Спустили на воду рабочий катер, лодку-ледянку. Желающих размяться на берегу оказалось так много, что начальник отряда Владимир Ильич Чудаков распорядился, чтобы никому не было обидно, первым рейсом перевезти фанеру, цемент для полярников. Тарасевичу, Медведю и Томсону поручил определиться способом теодолитной засечки с берега. А потом уже, в два-три рейса, перевезли на берег всех остальных.

Полярники искренне радовались нашему прибытию. На станции зимой живут метеорологи, гидрологи, радисты, а летом и осенью к ним присоединяются сезонные рабочие, практиканты. Сейчас здесь живут курсанты Ленинградского Арктического училища Володя Власов и Рома Мухашаврия, грузин из Батуми, который несравненно играет в нарды. Их балок на отшибе. А дальше, у горизонта, — караван игрушечных корабликов, которые входят в пролив Дмитрия Лаптева. Суда идут гуськом, кильватерной колонной, медленно, так что их видно с полчаса. Здесь пароходам мелко, они даже поднимают винтами со дна ил.

А по другую сторону поселка, к западу, — маленькая избушка метеорологов. Все остальные живут в большом, основательно построенном бараке и в сборном типовом доме из алюминия и стекла, с вентиляцией, с комнатами на одного человека, стены которых выкрашены в голубой, розовый, зеленый тона.

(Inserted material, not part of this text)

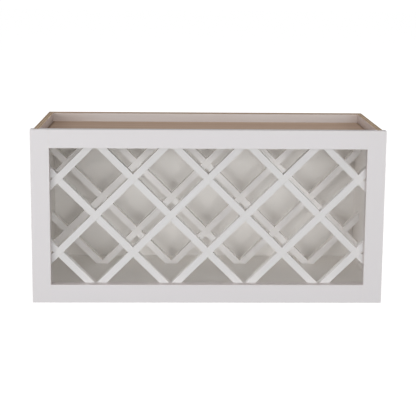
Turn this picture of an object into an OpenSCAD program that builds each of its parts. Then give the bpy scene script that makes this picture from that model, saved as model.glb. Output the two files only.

Что еще есть здесь? Электростанция, дизельгенераторы которой стучат днем и ночью (шум этот настолько привычен, что никто его не замечает, полярники уверены, что живут в абсолютной тишине). Гараж на восемь вездеходов. Радиомачты, мачты флюгеров, метеобудки. Пустые железные бочки из-под бензина, солярки, горами сложенные вдоль берега, — неотъемлемая деталь пейзажа полярного поселения на побережье.